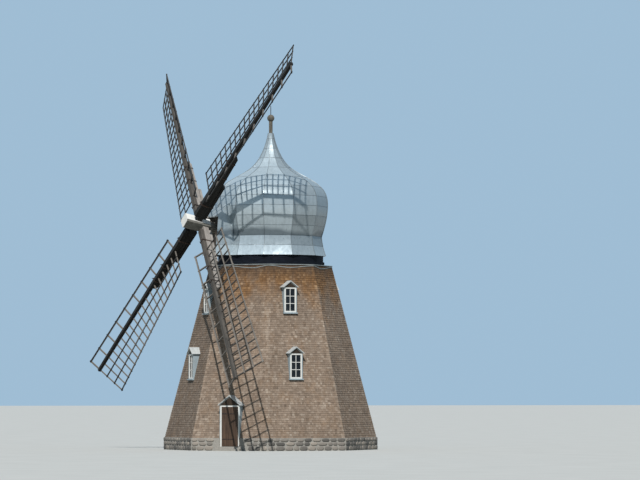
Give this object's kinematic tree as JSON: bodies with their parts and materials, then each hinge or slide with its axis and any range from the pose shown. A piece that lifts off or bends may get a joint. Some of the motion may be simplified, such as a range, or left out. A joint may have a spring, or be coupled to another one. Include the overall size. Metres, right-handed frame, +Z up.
{
  "type": "traditional windmill",
  "caption": "Shingled smock windmill with a faceted metal onion cap that turns on its curb and lattice sails on an inclined windshaft.",
  "frame": {"origin": "on the tower's axis at ground level, under the ground floor", "axes": "+Z up, the windshaft and sails face -Y at rest, +X to the right seen from the front"},
  "size_m": [16.8268, 11.0916, 19.0699],
  "materials": {
    "shingles": "split shingles, oiled red-brown, weathered grey low down",
    "fieldstone": "coursed fieldstone, lime pointed",
    "floor_stone": "stone flags",
    "floor_boards": "bare softwood boards",
    "frame_paint": "white paint",
    "window_glass": "dark panes",
    "trim_paint": "pale blue-grey paint",
    "hood_paint": "pale grey-blue paint over boards",
    "door_boards": "dark stained planks",
    "plate_lead": "dull grey flashing over timber",
    "curb_oak": "tarred oak",
    "tarred_ring": "dark navy paint",
    "cap_sheet": "galvanised sheet laid in small panels",
    "beams": "tarred oak beams",
    "finial_wood": "weathered grey-tan",
    "iron": "black wrought iron",
    "tarred_timber": "tarred near black",
    "grey_timber": "light weathered grey",
    "whip_timber": "bare timber, weathered light grey",
    "poll_paint": "white paint on weathered timber",
    "lattice_wood": "weathered laths, partly tarred"
  },
  "bodies": {
    "tower": {"curb": "curb_oak", "door_and_plain_walls": "shingles", "door_leaves": "door_boards", "first_floor": "floor_boards", "ground_floor": "floor_stone", "plinth_beside_windows": "fieldstone", "plinth_under_windows": "fieldstone", "second_floor": "floor_boards", "top_plate": "plate_lead", "window_and_door_cheeks": "trim_paint", "window_and_door_frames": "frame_paint", "window_and_door_hoods": "hood_paint", "window_glass": "window_glass", "window_sills": "trim_paint", "window_walls": "shingles"},
    "cap": {"cap_belly_first": "cap_sheet", "cap_belly_second": "cap_sheet", "cap_crown_first": "cap_sheet", "cap_crown_second": "cap_sheet", "cap_ring": "tarred_ring", "cap_skirt_first": "cap_sheet", "cap_skirt_second": "cap_sheet", "cap_spire": "cap_sheet", "hood_walls": "cap_sheet", "hood_roof": "cap_sheet", "hood_front": "cap_sheet", "sheer_beams": "beams", "tail_beam": "beams", "breast_beam": "beams", "finial_post": "finial_wood", "finial_ball": "finial_wood", "finial_rod": "iron"},
    "sails": {"windshaft": "grey_timber", "poll_end": "poll_paint", "stock_front": "tarred_timber", "stock_back": "grey_timber", "stock_clamps_front": "tarred_timber", "stock_clamps_back": "grey_timber", "stock_straps": "iron", "whips_front": "tarred_timber", "whips_back": "whip_timber", "lattice_lower_left": "lattice_wood", "lattice_lower_right": "lattice_wood", "lattice_upper_left": "lattice_wood", "lattice_upper_right": "lattice_wood"}
  },
  "joints": [
    {"name": "cap_turn", "type": "hinge", "parent": "tower", "child": "cap", "pos_m": [0, 0, 9.09], "axis": [0, 0, 1], "continuous": true},
    {"name": "sail_turn", "type": "hinge", "parent": "cap", "child": "sails", "pos_m": [0, -3.81, 10.8853], "axis": [0, 0.9781, -0.2079], "continuous": true}
  ]
}
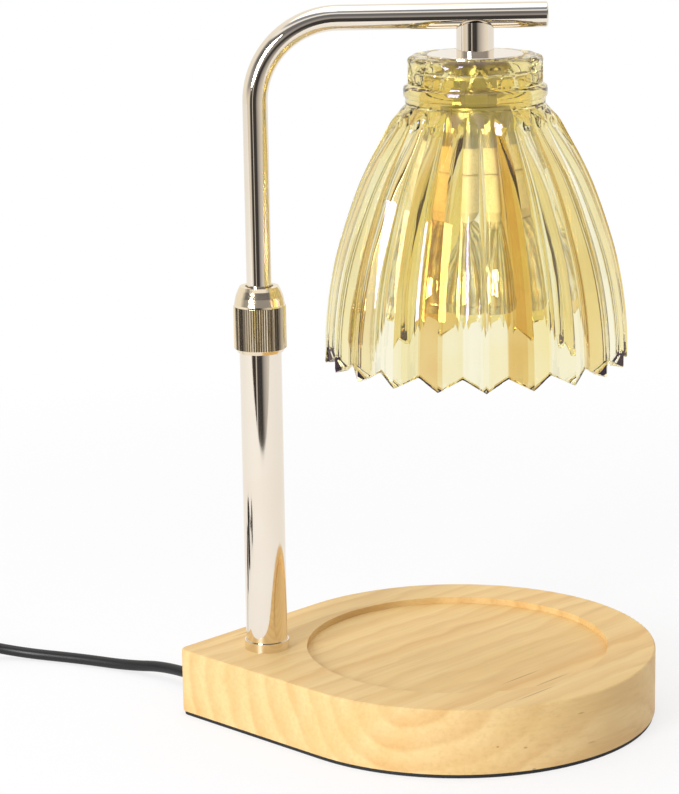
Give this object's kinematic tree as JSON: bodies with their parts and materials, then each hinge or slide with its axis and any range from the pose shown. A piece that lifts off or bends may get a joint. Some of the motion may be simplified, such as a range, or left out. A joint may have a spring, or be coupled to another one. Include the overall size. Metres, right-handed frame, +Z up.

· · ·

*SHORT PROBLEM:*
Please return the data above exactly as given.

*WORKED SOLUTION:*
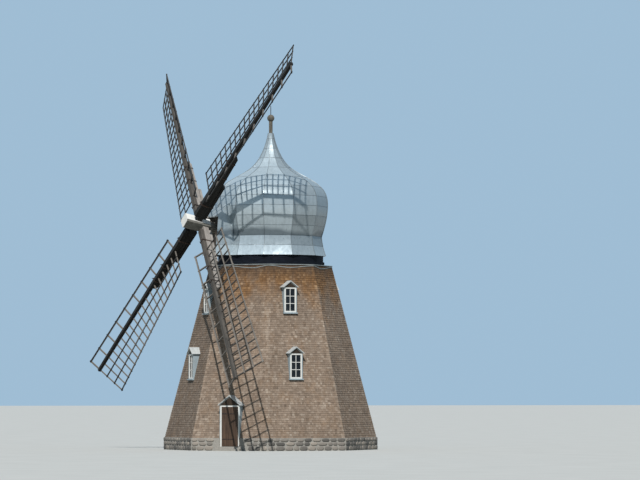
Give this object's kinematic tree as JSON: bodies with their parts and materials, then each hinge or slide with its axis and any range from the pose shown. A piece that lifts off or bends may get a joint. Some of the motion may be simplified, such as a range, or left out. A joint may have a spring, or be coupled to another one. Include the overall size. Metres, right-handed frame, +Z up.
{
  "type": "traditional windmill",
  "caption": "Shingled smock windmill with a faceted metal onion cap that turns on its curb and lattice sails on an inclined windshaft.",
  "frame": {"origin": "on the tower's axis at ground level, under the ground floor", "axes": "+Z up, the windshaft and sails face -Y at rest, +X to the right seen from the front"},
  "size_m": [16.8268, 11.0916, 19.0699],
  "materials": {
    "shingles": "split shingles, oiled red-brown, weathered grey low down",
    "fieldstone": "coursed fieldstone, lime pointed",
    "floor_stone": "stone flags",
    "floor_boards": "bare softwood boards",
    "frame_paint": "white paint",
    "window_glass": "dark panes",
    "trim_paint": "pale blue-grey paint",
    "hood_paint": "pale grey-blue paint over boards",
    "door_boards": "dark stained planks",
    "plate_lead": "dull grey flashing over timber",
    "curb_oak": "tarred oak",
    "tarred_ring": "dark navy paint",
    "cap_sheet": "galvanised sheet laid in small panels",
    "beams": "tarred oak beams",
    "finial_wood": "weathered grey-tan",
    "iron": "black wrought iron",
    "tarred_timber": "tarred near black",
    "grey_timber": "light weathered grey",
    "whip_timber": "bare timber, weathered light grey",
    "poll_paint": "white paint on weathered timber",
    "lattice_wood": "weathered laths, partly tarred"
  },
  "bodies": {
    "tower": {"curb": "curb_oak", "door_and_plain_walls": "shingles", "door_leaves": "door_boards", "first_floor": "floor_boards", "ground_floor": "floor_stone", "plinth_beside_windows": "fieldstone", "plinth_under_windows": "fieldstone", "second_floor": "floor_boards", "top_plate": "plate_lead", "window_and_door_cheeks": "trim_paint", "window_and_door_frames": "frame_paint", "window_and_door_hoods": "hood_paint", "window_glass": "window_glass", "window_sills": "trim_paint", "window_walls": "shingles"},
    "cap": {"cap_belly_first": "cap_sheet", "cap_belly_second": "cap_sheet", "cap_crown_first": "cap_sheet", "cap_crown_second": "cap_sheet", "cap_ring": "tarred_ring", "cap_skirt_first": "cap_sheet", "cap_skirt_second": "cap_sheet", "cap_spire": "cap_sheet", "hood_walls": "cap_sheet", "hood_roof": "cap_sheet", "hood_front": "cap_sheet", "sheer_beams": "beams", "tail_beam": "beams", "breast_beam": "beams", "finial_post": "finial_wood", "finial_ball": "finial_wood", "finial_rod": "iron"},
    "sails": {"windshaft": "grey_timber", "poll_end": "poll_paint", "stock_front": "tarred_timber", "stock_back": "grey_timber", "stock_clamps_front": "tarred_timber", "stock_clamps_back": "grey_timber", "stock_straps": "iron", "whips_front": "tarred_timber", "whips_back": "whip_timber", "lattice_lower_left": "lattice_wood", "lattice_lower_right": "lattice_wood", "lattice_upper_left": "lattice_wood", "lattice_upper_right": "lattice_wood"}
  },
  "joints": [
    {"name": "cap_turn", "type": "hinge", "parent": "tower", "child": "cap", "pos_m": [0, 0, 9.09], "axis": [0, 0, 1], "continuous": true},
    {"name": "sail_turn", "type": "hinge", "parent": "cap", "child": "sails", "pos_m": [0, -3.81, 10.8853], "axis": [0, 0.9781, -0.2079], "continuous": true}
  ]
}
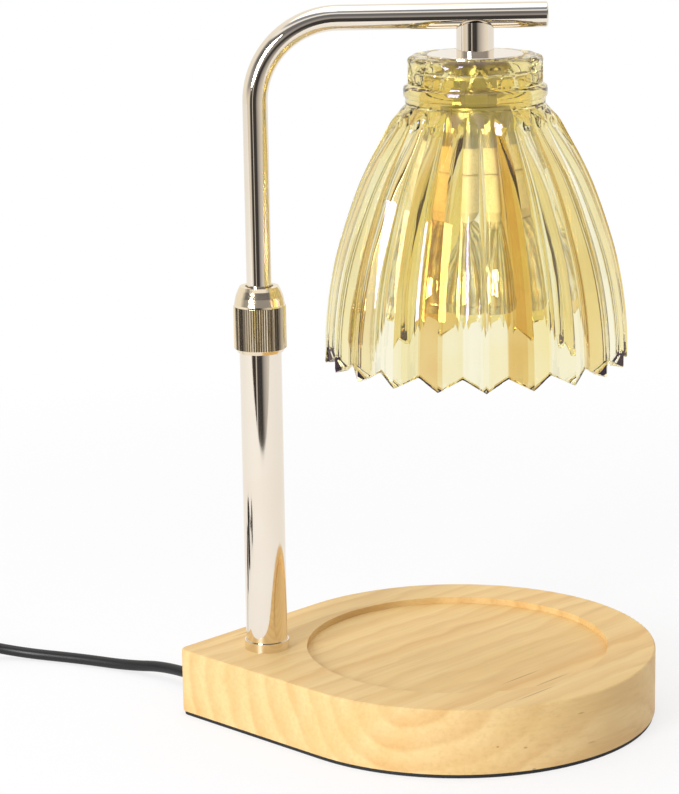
Give this object's kinematic tree as JSON: bodies with their parts and materials, then each hinge or slide with its axis and any range from the pose shown. A piece that lifts off or bends may get a joint. Some of the motion may be simplified, such as a range, or left out. A joint may have a spring, or be coupled to another one. Include the overall size. Metres, right-handed frame, +Z up.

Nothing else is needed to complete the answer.